しかし上記でも分かる通り、マルシャルは守備が免除されるほどのゴール関与はできていない。ならば得点やアシストでの貢献が十分でなくても、チームのために走り、前線から守備を行うことで評価を上げることだってできたはず。しかし彼はそれをしなかった。かつて魅力的に見えたはずのその脱力したスタイルは、いつしか批判されるものへと変わった。

それからというものの、怪我に悩まされることになり、出場機会も徐々に減少。
その状況を受け、一度、スペインに渡り再起を図るも、思うような結果を残すことはできず。帰ってきてからも、一定の出場機会はあったものの、その時点で彼にまだ期待していた人々は一体どれくらいであっただろうか。おそらく多くの人々は、"いくらかの金になるならば"としか思っていなかったであろう。

そんな彼が今シーズンをもって9年間の旅に幕を閉じた。どれくらいクラブにお金を残したのだろうか。結果は"フリー"での退団。つまりクラブに残した金額はまさかの0。

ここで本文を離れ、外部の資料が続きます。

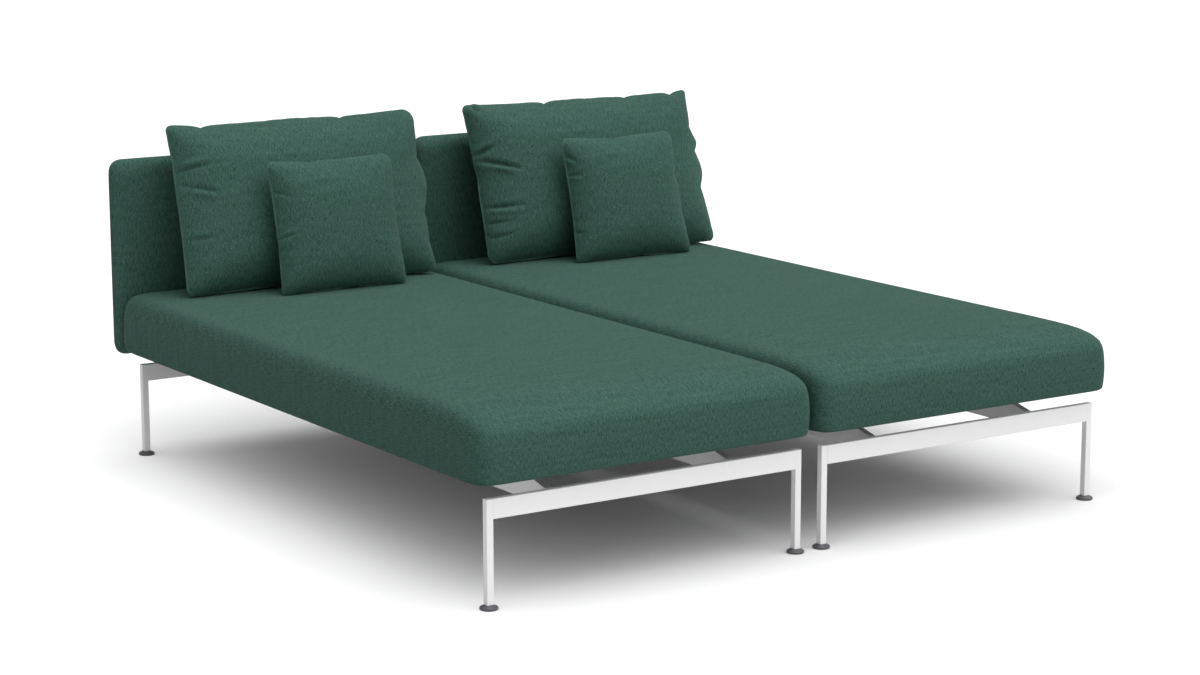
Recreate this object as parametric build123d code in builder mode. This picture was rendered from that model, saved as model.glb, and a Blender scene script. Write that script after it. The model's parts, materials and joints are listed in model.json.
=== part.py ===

無論、お金が全てではない。彼が残してくれたタイトルやいくつかの記憶に残るようなシーンだってある。しかしそれらを持ってしても、彼との別れは決して惜しまれるものではなかった。

ユナイテッドでのキャリアと現在の年齢(28歳)、そして高い年俸を加味すると、次に彼がプレーする場所は、ヨーロッパではないのかもしれない。